In any case, it looks like slowing of SRAM scaling with FinFET-based nodes at 3nm and beyond seems to be a major challenge for chip designers in the coming years.
(Score: 3, Informative) by takyon on Wednesday December 21, @12:12AM (2 children)
The solution is in the article. Put in 3D cache, using a cheaper node like "6nm". AMD currently triples L3 cache on V-Cache CPUs, but I wouldn't be surprised if TSMC can add more layers to the cache chiplet. While it would use more silicon and complex packaging, even if nodes like "3nm" had good SRAM scaling, they could be 2-3x more expensive than "6nm".
Alternatively, there is the big/small strategy with less cache for some cores.

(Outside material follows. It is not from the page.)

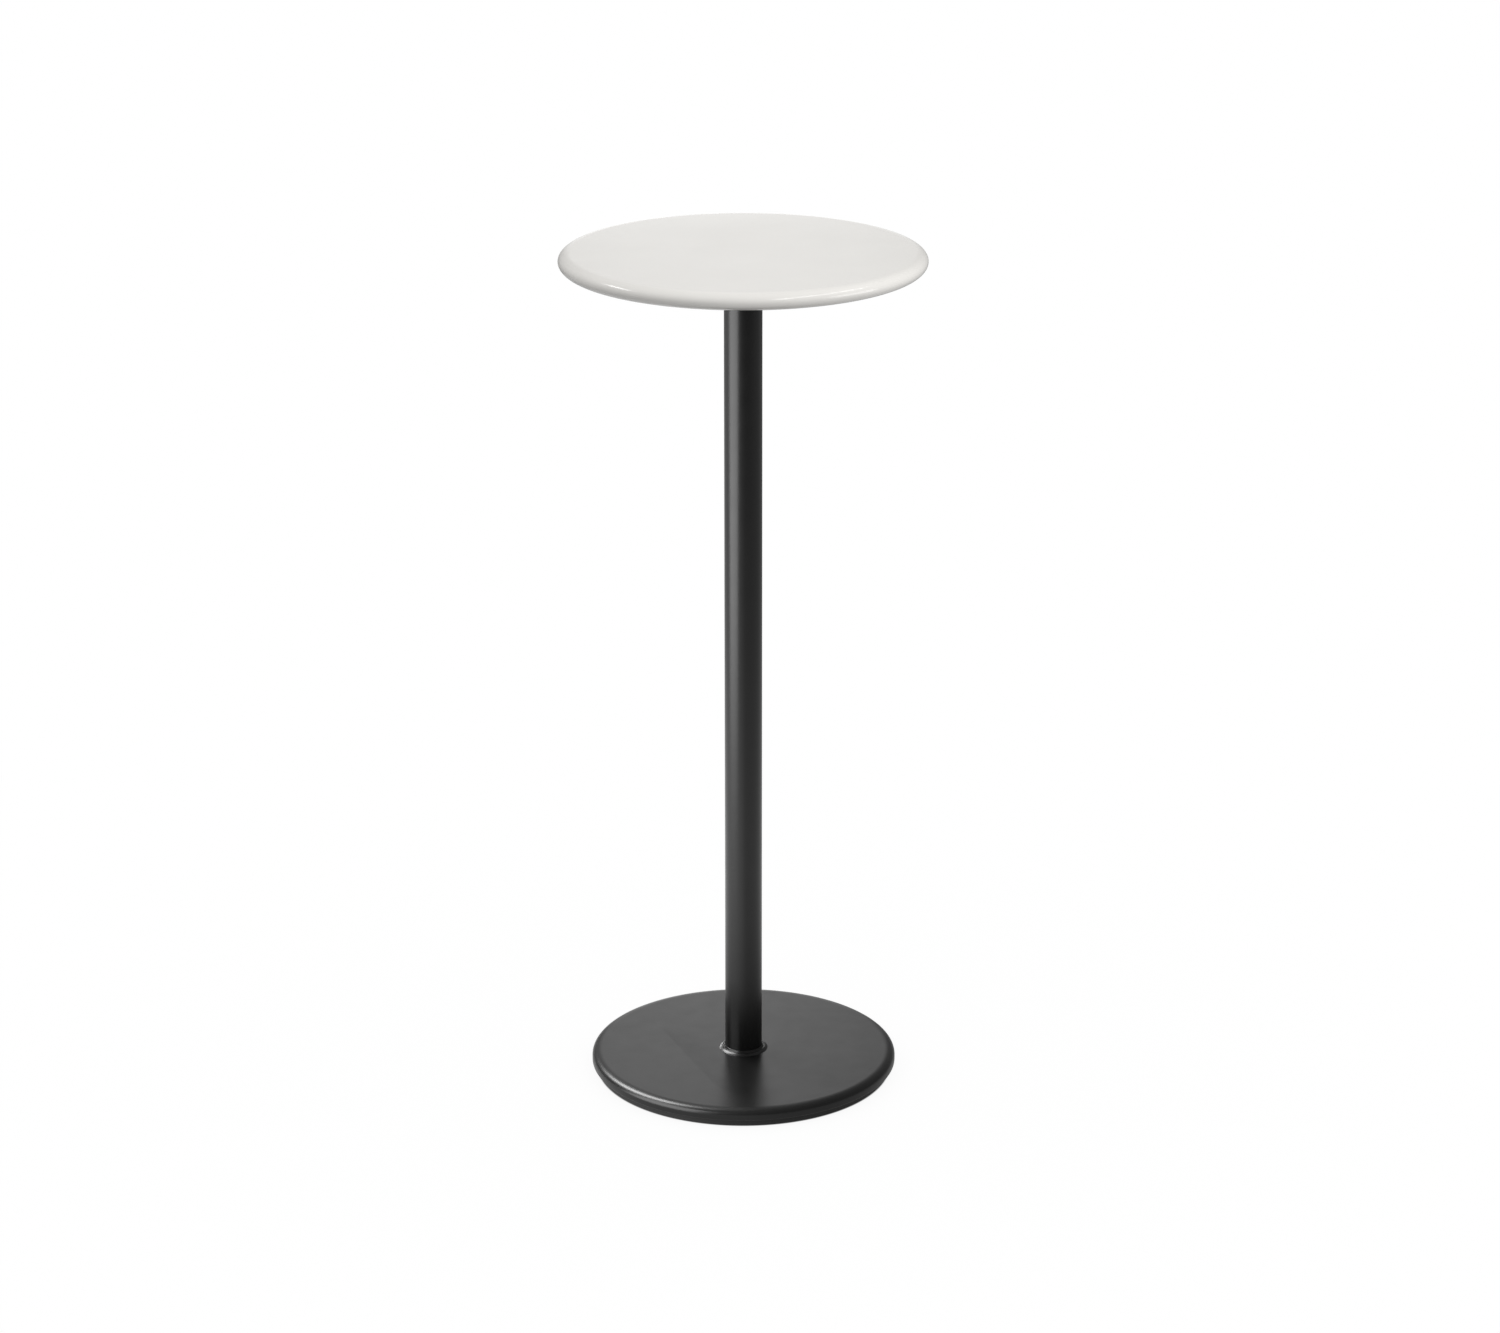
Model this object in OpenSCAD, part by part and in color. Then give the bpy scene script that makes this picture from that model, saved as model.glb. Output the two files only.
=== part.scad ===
// Round bar table: a white disc on a slim black column with a weighted round foot.
// Millimetres, +Z up. The origin is on the floor, under the middle of the column.

/* [Table] */
// Height of the table surface above the floor
table_h = 1100; // [900:10:1150]

/* [Tabletop] */
// Diameter of the tabletop
top_d = 460; // [400:10:700]
// Thickness of the tabletop
top_t = 22; // [19:1:30]
// Width of the rounded edge, seen from above
top_edge = 16; // [10:1:24]

/* [Mounting plate] */
// Diameter of the steel plate under the tabletop
plate_d = 200; // [185:5:240]
// Thickness of the mounting plate
plate_t = 6; // [4:1:8]
// Leg of the fillet weld between the plate and the column
weld_leg = 5; // [3:1:8]

/* [Tabletop screws] */
// Number of screws and of threaded inserts
screws = 4; // [3:1:8]
// Diameter of the circle that the screws stand on
screw_circle_d = 160; // [130:5:165]
// Nominal diameter of the screws
screw_d = 6; // [5:1:8]
// Length of the screws under the head
screw_len = 16; // [14:1:18]
// Length of the threaded inserts
insert_len = 12; // [10:1:14]

/* [Column] */
// Outer diameter of the column tube
tube_d = 48.3; // [42.4:0.1:60.3]
// Wall of the column tube
tube_wall = 2.6; // [2:0.1:4]

/* [Foot collar] */
// Width of the ring between the tube and its outer edge
collar_w = 7.6; // [6:0.2:12]
// Height of the ring above the base
collar_h = 5; // [4:0.5:8]

/* [Base cover] */
// Diameter of the base
cover_d = 400; // [360:10:500]
// Height of the base's top face above the floor
cover_h = 24; // [23:1:30]
// Thickness of the cover's sheet
cover_sheet = 2; // [1.5:0.5:3]
// Height of the cover's lower edge above the floor
skirt_z = 10; // [6:1:13]
// Width of the rounded edge, seen from above
cover_edge_w = 14; // [10:1:18]
// Drop of the rounded edge, seen from the side
cover_edge_h = 8.5; // [6:0.5:9]
// Fullness of the rounded edge: 2 is an ellipse, more fills its corner
cover_edge_full = 2.3; // [2:0.1:3]

/* [Ballast plate] */
// How far the ballast plate stands in from the cover's rim
rim_inset = 6; // [5:0.5:8]
// Gap under the ballast plate when the glides are screwed in
floor_gap = 1; // [0.5:0.5:3]
// Height of the web's upper face above the floor
web_z = 14; // [12:0.5:16]
// Diameter of the hub that carries the column
hub_d = 96; // [84:1:120]
// Width of the ribs between the hub and the glide bosses
rib_w = 12; // [8:1:18]

/* [Draw bolt] */
// Nominal diameter of the bolt that draws the column down
bolt_d = 10; // [8:1:12]
// Length of the bolt under its head
bolt_len = 45; // [40:5:60]
// Thickness of the hub between the bolt's washer and the column
hub_seat = 8; // [7:0.5:9]
// Height of the threaded plug in the foot of the tube
plug_h = 30; // [25:5:50]

/* [Glides] */
// How far the middle of each glide stands in from the cover's rim
glide_inset = 35; // [32:1:60]
// Diameter of a glide's pad
pad_d = 32; // [28:1:36]
// Height of a glide's pad
pad_h = 5; // [4.5:0.5:6]
// Nominal diameter of a glide's thread
glide_d = 8; // [6:1:10]
// Height of the hexagon that a glide is turned by
hex_h = 3.5; // [3:0.5:4]

/* [Hidden] */

// Segments of a full circle, and steps along a rounded edge
$fn = 96;
edge_steps = 10;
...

Alder Lake used 1.25 MB L2 cache per P-core, 2 MB per 4-core cluster of E-cores. Raptor Lake increases that to 2 MB per P-core, 4 MB per E-core cluster. Then L3 cache is shared between all cores but I believe it's tied to either core count, so removing some P- or E-cores removes some L3. They end up with 36 MB L3 cache for the i9-13900K, similar to single chiplet Ryzen but not dual-chiplet (32 MB each, inaccessible to the other chiplet's cores).

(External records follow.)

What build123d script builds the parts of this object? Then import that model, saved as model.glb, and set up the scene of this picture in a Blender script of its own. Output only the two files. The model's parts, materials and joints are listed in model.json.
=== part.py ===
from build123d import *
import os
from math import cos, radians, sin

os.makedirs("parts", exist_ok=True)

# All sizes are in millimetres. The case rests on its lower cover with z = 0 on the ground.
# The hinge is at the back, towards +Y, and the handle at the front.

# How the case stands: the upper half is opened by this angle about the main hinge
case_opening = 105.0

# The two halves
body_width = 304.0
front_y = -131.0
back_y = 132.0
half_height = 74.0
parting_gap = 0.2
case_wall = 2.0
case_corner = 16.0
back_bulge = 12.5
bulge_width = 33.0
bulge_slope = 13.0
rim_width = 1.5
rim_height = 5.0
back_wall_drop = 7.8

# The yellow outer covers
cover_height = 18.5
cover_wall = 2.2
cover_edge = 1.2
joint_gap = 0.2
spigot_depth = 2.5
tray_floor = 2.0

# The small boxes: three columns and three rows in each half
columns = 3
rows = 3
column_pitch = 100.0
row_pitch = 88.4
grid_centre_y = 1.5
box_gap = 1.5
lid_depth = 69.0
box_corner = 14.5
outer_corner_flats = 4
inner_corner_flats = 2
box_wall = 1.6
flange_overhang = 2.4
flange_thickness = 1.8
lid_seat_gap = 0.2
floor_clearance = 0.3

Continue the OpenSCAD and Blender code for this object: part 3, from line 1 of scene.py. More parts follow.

Zen 4c is pretty much confirmed to remove some L3 cache, but not the L2, while increasing cores and using space-saving tricks to pack it all closer together. We might see it in a heterogeneous product soon like the rumored "Phoenix 2" aka "Little Phoenix" [twitter.com]. They can regress on L3 cache to some extent and it's not the end of the world. Renoir only had 8 MB total, 4 MB accessible per CCX, and it was still good.
[SIG] 10/28/2017: Soylent Upgrade v14 [soylentnews.org]
(Score: 2) by richtopia on Wednesday December 21, @03:50PM (1 child)
Every major player is moving to chiplets & die stacking and it is super critical for moving the industry forward. I suspect this migration will be comparable to the transition to multi-core around 2005; it is enabling the industry to enable past a technical hurdle and will allow innovation to restart. At the moment TSMC and AMD demonstrated success with the 5800X3D, but this advanced packaging has many enabling technologies in development beyond what is seen in 3D V-Cache. From what I've seen in the industry we probably will see a gradual transition from niche products to 100% 3D IC in 5 years. In that transition, the struggles of the article will be valid especially for more traditional chips.
https://en.wikipedia.org/wiki/Three-dimensional_integrated_circuit [wikipedia.org]
(Score: 2) by takyon on Thursday December 22, @03:06AM
I think it will be early 2030s for fully 3D IC, unless competition from one side or the other (AMD, Intel, ARM) forces everyone to fast track it.
These companies don't want to deal with the fallout from improving performance by 10x in 1 year, which I think is plausible for monolithic 3D ICs including RAM/L4 cache inside the chip (is that what you meant by "100%"?).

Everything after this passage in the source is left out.